Task statement =>
Your task is to quote the listing below exactly, beginning with its first line and ending on the line bearing "shoulder_edge_radius = 0.4".

Dataset excerpt =>
╔══

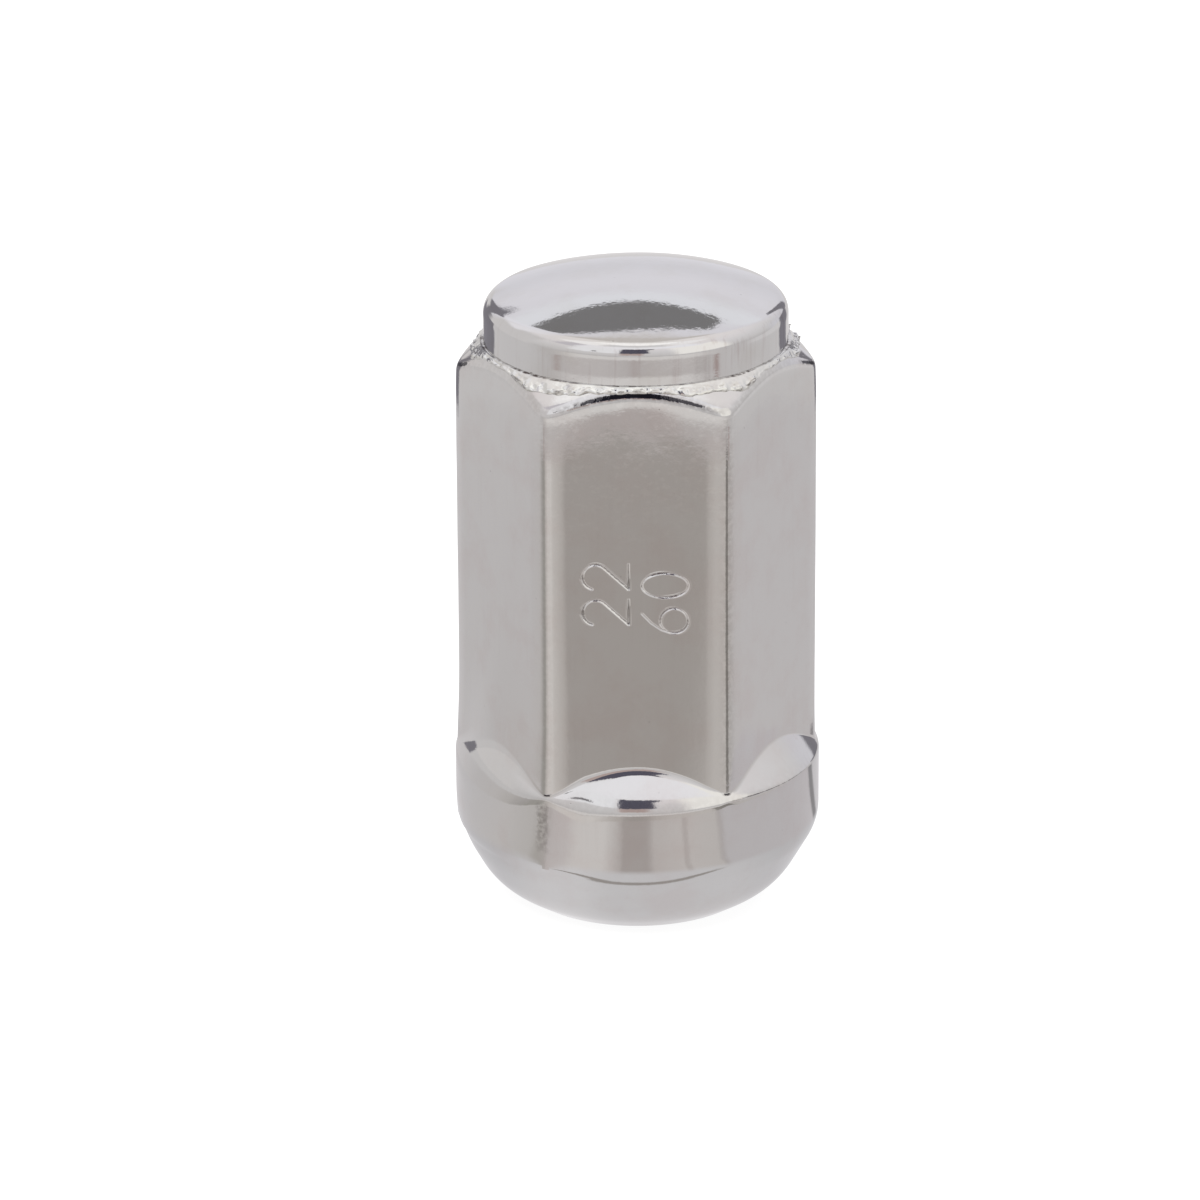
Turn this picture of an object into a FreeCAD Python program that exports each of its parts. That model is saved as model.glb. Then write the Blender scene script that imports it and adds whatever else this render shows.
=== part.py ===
import FreeCAD, Part
import math
import os
from FreeCAD import Vector

# Closed-end wheel nut with a bulged foot. All sizes are in millimetres.
# The origin is the centre of the end face that goes towards the wheel, on the thread axis.
# +Z runs up the axis to the domed cap, and one flat of the hexagon faces -Y.

# Hexagon that the socket drives
across_flats = 22.0
hexagon_corner_radius = 2.0
body_height = 40.3
shoulder_angle = 42.5
shoulder_edge_radius = 0.4

# Bulge below the hexagon
bulge_margin = 0.31
band_height = 5.1
ledge_angle = 53.5
ledge_foot_radius = 0.5
band_top_radius = 0.5
band_foot_radius = 4.0

# Conical seat that presses into the wheel, and its blunt nose
seat_included_angle = 60.0
seat_height = 5.4
nose_height = 1.45
nose_radius = 5.5
end_face_width = 0.8

# Metric thread, kept here as its bore; the flanks are finer than this model goes
thread_major_diameter = 14.0
thread_pitch = 1.5
bore_entry_clearance = 0.25
bore_entry_angle = 45.0

# Domed cap, welded on top of the hexagon
cap_inset = 0.54
cap_wall = 1.8
cap_side_height = 2.7
cap_dome_rise = 2.0
cap_rim_radius = 1.25
cap_crown_thickness = 2.5
cap_inner_chamfer = 0.8

# Derived sizes of the hexagon and the bulge
hexagon_sides = 6
half_side_angle = math.pi / hexagon_sides
flat_distance = across_flats / 2
corner_reach = (flat_distance - hexagon_corner_radius) / math.cos(half_side_angle) + hexagon_corner_radius
bulge_radius = corner_reach + bulge_margin
ledge_height = seat_height + band_height
ledge_rise = math.tan(math.radians(ledge_angle))
shoulder_drop = math.tan(math.radians(shoulder_angle))

# Derived sizes of the bore: a metric thread is 5/8 as deep as its sharp 60 degree triangle
thread_depth = 5 / 8 * thread_pitch * math.cos(math.pi / 6)
thread_minor_diameter = thread_major_diameter - 2 * thread_depth
bore_radius = thread_minor_diameter / 2
bore_entry_radius = thread_major_diameter / 2 + bore_entry_clearance
bore_entry_depth = (bore_entry_radius - bore_radius) / math.tan(math.radians(bore_entry_angle))

# Derived sizes of the seat and its nose
seat_slope = math.tan(math.radians(seat_included_angle / 2))
end_face_radius = bore_entry_radius + end_face_width
nose_break_radius = bulge_radius - (seat_height - nose_height) * seat_slope

# Derived sizes of the cap
cap_radius = flat_distance - cap_inset
cap_cavity_radius = cap_radius - cap_wall
cap_rim_height = body_height + cap_side_height
cap_top = cap_rim_height + cap_dome_rise
dome_radius = (cap_radius ** 2 + cap_dome_rise ** 2) / (2 * cap_dome_rise)
dome_centre_height = cap_top - dome_radius

# Most of a side that the roundings at its two ends may use up together
rounding_share = 0.98

axis_origin = Vector(0, 0, 0)
axis_direction = Vector(0, 0, 1)


def corner_setbacks(corners):
    """Length that each corner's rounding takes off both of its sides, shortened where two don't fit."""
    wanted = []
    for index, (corner, radius) in enumerate(corners):
        before = corners[index - 1][0]
        after = corners[(index + 1) % len(corners)][0]
        half_angle = (before - corner).getAngle(after - corner) / 2
        wanted.append(radius / math.tan(half_angle))
    fitted = list(wanted)
    for index in range(len(corners)):
        following = (index + 1) % len(corners)
        room = rounding_share * (corners[following][0] - corners[index][0]).Length
        needed = wanted[index] + wanted[following]
        if needed > room:
            fitted[index] = min(fitted[index], wanted[index] * room / needed)
            fitted[following] = min(fitted[following], wanted[following] * room / needed)
    return fitted


def rounded_corner(before, corner, after, setback):
    """Start, middle and end of the arc that rounds one corner, tangent to both of its sides."""
    to_before = (before - corner).normalize()
    to_after = (after - corner).normalize()
    half_angle = to_before.getAngle(to_after) / 2
    radius = setback * math.tan(half_angle)
    bisector = (to_before + to_after).normalize()
    middle_distance = radius / math.sin(half_angle) - radius
    start = corner + to_before * setback
    middle = corner + bisector * middle_distance
    end = corner + to_after * setback
    return start, middle, end


def rounded_face(corners):
    """Flat face inside a closed outline, given as (point, corner radius) pairs in order."""
    stretches = []
    setbacks = corner_setbacks(corners)
    for index, (corner, radius) in enumerate(corners):
        before = corners[index - 1][0]
        after = corners[(index + 1) % len(corners)][0]
        if radius > 0:
            stretches.append(rounded_corner(before, corner, after, setbacks[index]))
        else:
            stretches.append((corner,))
    edges = []
    for index, stretch in enumerate(stretches):
        following = stretches[(index + 1) % len(stretches)]
        if len(stretch) > 1:
            edges.append(Part.Arc(*stretch).toShape())
        edges.append(Part.makeLine(stretch[-1], following[0]))
    return Part.Face(Part.Wire(edges))


def turned(profile):
    """Solid of revolution about the nut's axis from (radius, height, corner radius) points."""
    corners = [(Vector(radius, 0, height), rounding) for radius, height, rounding in profile]
    return rounded_face(corners).revolve(axis_origin, axis_direction, 360)


def edges_between(shape, lowest, highest):
    """Edges of a shape that lie wholly between two heights."""
    found = []
    for edge in shape.Edges:
        box = edge.BoundBox
        if box.ZMin > lowest and box.ZMax < highest:
            found.append(edge)
    return found


def hexagon_prism(bottom):
    """Six-sided bar with rounded corners, from a height inside the bulge up to the cap."""
    sharp_reach = flat_distance / math.cos(half_side_angle)
    corners = []
    for side in range(hexagon_sides):
        angle = 2 * side * half_side_angle
        point = Vector(sharp_reach * math.cos(angle), sharp_reach * math.sin(angle), bottom)
        corners.append((point, hexagon_corner_radius))
    return rounded_face(corners).extrude(axis_direction * (body_height - bottom))


def hexagon_with_shoulder(bottom):
    """The bar with its top turned down to a cone, which leaves an arched edge on each flat."""
    outer_radius = bulge_radius + bulge_margin
    shoulder_foot = body_height - (outer_radius - cap_radius) * shoulder_drop
    envelope = turned([
        (0, bottom, 0),
        (outer_radius, bottom, 0),
        (outer_radius, shoulder_foot, 0),
        (cap_radius, body_height, 0),
        (0, body_height, 0),
    ])
    bar = hexagon_prism(bottom).common(envelope)
    above_arches = body_height - cap_inset * shoulder_drop / 2
    arched_edges = edges_between(bar, shoulder_foot, above_arches)
    return bar.makeFillet(shoulder_edge_radius, arched_edges)


def bulge(inner_radius):
    """Turned foot of the nut: seat cone with its nose, band, and the ledge up to the hexagon."""
    ledge_top = ledge_height + (bulge_radius - inner_radius) * ledge_rise
    return turned([
        (0, 0, 0),
        (end_face_radius, 0, 0),
        (nose_break_radius, nose_height, nose_radius),
        (bulge_radius, seat_height, band_foot_radius),
        (bulge_radius, ledge_height, band_top_radius),
        (inner_radius, ledge_top, 0),
        (0, ledge_top, 0),
    ])


def threaded_bore():
    """Space of the bore at the thread's crests, with its chamfered entry, through the whole body."""
    return turned([
        (0, 0, 0),
        (bore_entry_radius, 0, 0),
        (bore_radius, bore_entry_depth, 0),
        (bore_radius, body_height, 0),
        (0, body_height, 0),
    ])


def nut_body():
    """Forged hexagon and bulge in one piece, bored through for the thread."""
    band_middle = seat_height + band_height / 2
    blank = bulge(cap_radius).fuse(hexagon_with_shoulder(band_middle)).removeSplitter()
    ledge_limit = ledge_height + (bulge_radius - cap_radius) * ledge_rise
    meeting_edges = []
    for edge in edges_between(blank, ledge_height, ledge_limit):
        if edge.Curve.TypeId != "Part::GeomCircle":
            meeting_edges.append(edge)
    softened = blank.makeFillet(ledge_foot_radius, meeting_edges)
    return softened.cut(threaded_bore())


def cap_outside():
    """Outer form of the cap: straight side, rounded rim and a shallow spherical top, all tangent."""
    rim_centre_radius = cap_radius - cap_rim_radius
    rim_centre_reach = dome_radius - cap_rim_radius
    rim_centre_rise = math.sqrt(rim_centre_reach ** 2 - rim_centre_radius ** 2)
    rim_centre = Vector(rim_centre_radius, 0, dome_centre_height + rim_centre_rise)
    tangent_angle = math.atan2(rim_centre_rise, rim_centre_radius)

    def on_rim(angle):
        """Point on the rim's round, at an angle above the horizontal."""
        return rim_centre + Vector(math.cos(angle), 0, math.sin(angle)) * cap_rim_radius

    dome_foot = on_rim(tangent_angle)
    foot_centre = Vector(0, 0, body_height)
    foot = Vector(cap_radius, 0, body_height)
    dome_foot_centre = Vector(0, 0, dome_foot.z)
    edges = [
        Part.makeLine(foot_centre, foot),
        Part.makeLine(foot, on_rim(0)),
        Part.Arc(on_rim(0), on_rim(tangent_angle / 2), dome_foot).toShape(),
        Part.makeLine(dome_foot, dome_foot_centre),
        Part.makeLine(dome_foot_centre, foot_centre),
    ]
    side = Part.Face(Part.Wire(edges)).revolve(axis_origin, axis_direction, 360)
    # The sphere's own axis lies flat, so that neither of its poles falls on the dome
    sphere = Part.makeSphere(dome_radius, Vector(0, 0, dome_centre_height), Vector(1, 0, 0))
    above_rim = Part.makeCylinder(cap_radius, cap_dome_rise, dome_foot_centre)
    return side.fuse(sphere.common(above_rim))


def cap_hollow():
    """Space inside the cap, as the punch leaves it: flat above, with a chamfered corner."""
    ceiling = cap_top - cap_crown_thickness
    return turned([
        (0, body_height, 0),
        (cap_cavity_radius, body_height, 0),
        (cap_cavity_radius, ceiling - cap_inner_chamfer, 0),
        (cap_cavity_radius - cap_inner_chamfer, ceiling, 0),
        (0, ceiling, 0),
    ])


def end_cap():
    """Shallow pressed cup that closes the nut, seated face to face on the top of the hexagon."""
    return cap_outside().cut(cap_hollow())


os.makedirs("parts", exist_ok=True)
nut_body().exportStep("parts/nut_body.step")
end_cap().exportStep("parts/end_cap.step")
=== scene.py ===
"""Looks of a closed-end wheel nut: forged hexagon with a bulged foot, tapped bore and a welded domed cap.

The frame is that of the CAD part: the origin is the centre of the end face, +Z runs up the thread axis and one
flat of the hexagon faces -Y. Sizes in the classes are in millimetres, and meshes are written in metres.
"""

import logging
import math
from dataclasses import dataclass
from enum import Enum

import bpy
import numpy as np
from mathutils import Matrix, Vector

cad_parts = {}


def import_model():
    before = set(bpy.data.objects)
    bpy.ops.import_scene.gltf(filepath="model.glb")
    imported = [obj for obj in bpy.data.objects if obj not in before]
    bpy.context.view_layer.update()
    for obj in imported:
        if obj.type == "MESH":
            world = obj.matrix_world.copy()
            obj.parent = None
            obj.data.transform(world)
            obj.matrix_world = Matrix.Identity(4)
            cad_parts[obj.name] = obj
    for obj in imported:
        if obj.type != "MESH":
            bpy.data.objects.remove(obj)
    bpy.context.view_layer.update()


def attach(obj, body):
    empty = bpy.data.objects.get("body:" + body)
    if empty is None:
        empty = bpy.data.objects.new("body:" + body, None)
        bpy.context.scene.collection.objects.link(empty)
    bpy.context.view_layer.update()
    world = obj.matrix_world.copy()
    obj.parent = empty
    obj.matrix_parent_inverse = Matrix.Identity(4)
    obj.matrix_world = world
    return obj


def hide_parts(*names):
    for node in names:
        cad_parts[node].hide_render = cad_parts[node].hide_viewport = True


MM = 0.001
LOG = logging.getLogger("lug_nut")

# Most of a side that the roundings at its two ends may use up together, as in the CAD part
ROUNDING_SHARE = 0.98

# Red, green and blue; values for the flats, counter-clockwise from the front, or for flats and corners in turn
Tone = tuple[float, float, float]
BySide = tuple[float, ...]


class Finish(Enum):
    """Place of a finish in a piece's list of materials."""

    PLATED = 0
    TAPPED = 1


# --------------------------------------------------------------------------------------------------------------
# Mesh helpers
# --------------------------------------------------------------------------------------------------------------


class MeshParts:
    """Points and faces of one piece, gathered part by part and written to a mesh in one go."""

    def __init__(self) -> None:
        """Starts with nothing."""
        self.points: list[np.ndarray] = []
        self.marks: list[np.ndarray] = []
        self.faces: list[tuple[np.ndarray, int]] = []
        self.count = 0

    def add_points(self, points: np.ndarray, marks: np.ndarray | float = 0.0) -> int:
        """Adds points.

        Args:
            points: (..., 3) positions in millimetres.
            marks: Roughening, soot and painted crease shade at each point, 0 to 1; above 1 on painted dark
                lines.

        Returns:
            Number of the first of them.
        """
        flat = points.reshape(-1, 3)
        first = self.count
        self.points.append(flat)
        self.marks.append(np.broadcast_to(marks, points.shape[:-1]).ravel())
        self.count += len(flat)
        return first

    def add_faces(self, faces: np.ndarray, finish: Finish = Finish.PLATED) -> None:
        """Adds triangles or quads as an (n, 3) or (n, 4) array of point numbers."""
        self.faces.append((faces.reshape(-1, faces.shape[-1]), finish.value))

    def to_object(self, name: str, materials: list[bpy.types.Material], sharp_angle: float) -> bpy.types.Object:
        """Writes the mesh and links its object at the origin.

        Args:
            name: The piece's name.
            materials: Materials in the order of Finish.
            sharp_angle: Angle in degrees above which an edge shades sharp.

        Returns:
            The new object.
        """
        mesh = bpy.data.meshes.new(name)
        points = np.concatenate(self.points) * MM
        sizes = np.concatenate([np.full(len(faces), faces.shape[1]) for faces, _ in self.faces])
        corners = np.concatenate([faces.ravel() for faces, _ in self.faces])
        finishes = np.concatenate([np.full(len(faces), finish) for faces, finish in self.faces])
        starts = np.concatenate([[0], np.cumsum(sizes)[:-1]])
        mesh.vertices.add(len(points))
        mesh.vertices.foreach_set("co", points.ravel().astype(np.float32))
        mesh.loops.add(len(corners))
        mesh.loops.foreach_set("vertex_index", corners.astype(np.int32))
        mesh.polygons.add(len(sizes))
        mesh.polygons.foreach_set("loop_start", starts.astype(np.int32))
        mesh.polygons.foreach_set("material_index", finishes.astype(np.int32))
        mesh.polygons.foreach_set("use_smooth", np.ones(len(sizes), bool))
        mesh.update(calc_edges=True)
        mesh.validate()
        marks = np.concatenate(self.marks).astype(np.float32)
        # Marks: roughening, soot, painted shade in creases and grooves, and painted dark lines above 1
        mesh.attributes.new("marking", "FLOAT", "POINT").data.foreach_set("value", marks)
        mesh.set_sharp_from_angle(angle=math.radians(sharp_angle))
        for material in materials:
            mesh.materials.append(material)
        made = bpy.data.objects.new(name, mesh)
        bpy.context.scene.collection.objects.link(made)
        return made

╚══

Output for this exercise =>
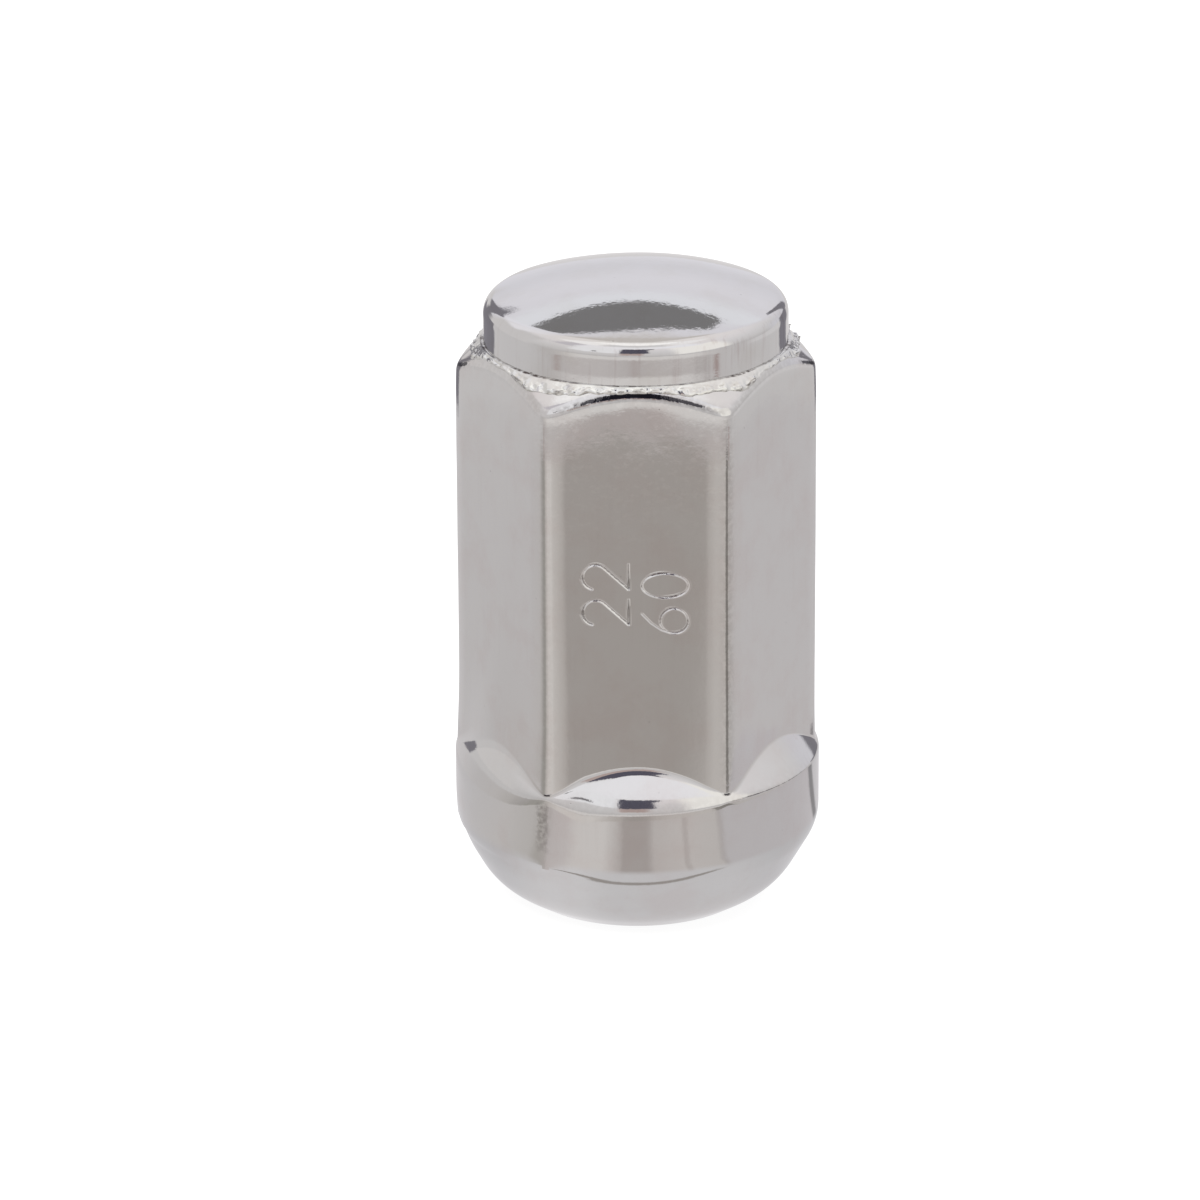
Turn this picture of an object into a FreeCAD Python program that exports each of its parts. That model is saved as model.glb. Then write the Blender scene script that imports it and adds whatever else this render shows.
=== part.py ===
import FreeCAD, Part
import math
import os
from FreeCAD import Vector

# Closed-end wheel nut with a bulged foot. All sizes are in millimetres.
# The origin is the centre of the end face that goes towards the wheel, on the thread axis.
# +Z runs up the axis to the domed cap, and one flat of the hexagon faces -Y.

# Hexagon that the socket drives
across_flats = 22.0
hexagon_corner_radius = 2.0
body_height = 40.3
shoulder_angle = 42.5
shoulder_edge_radius = 0.4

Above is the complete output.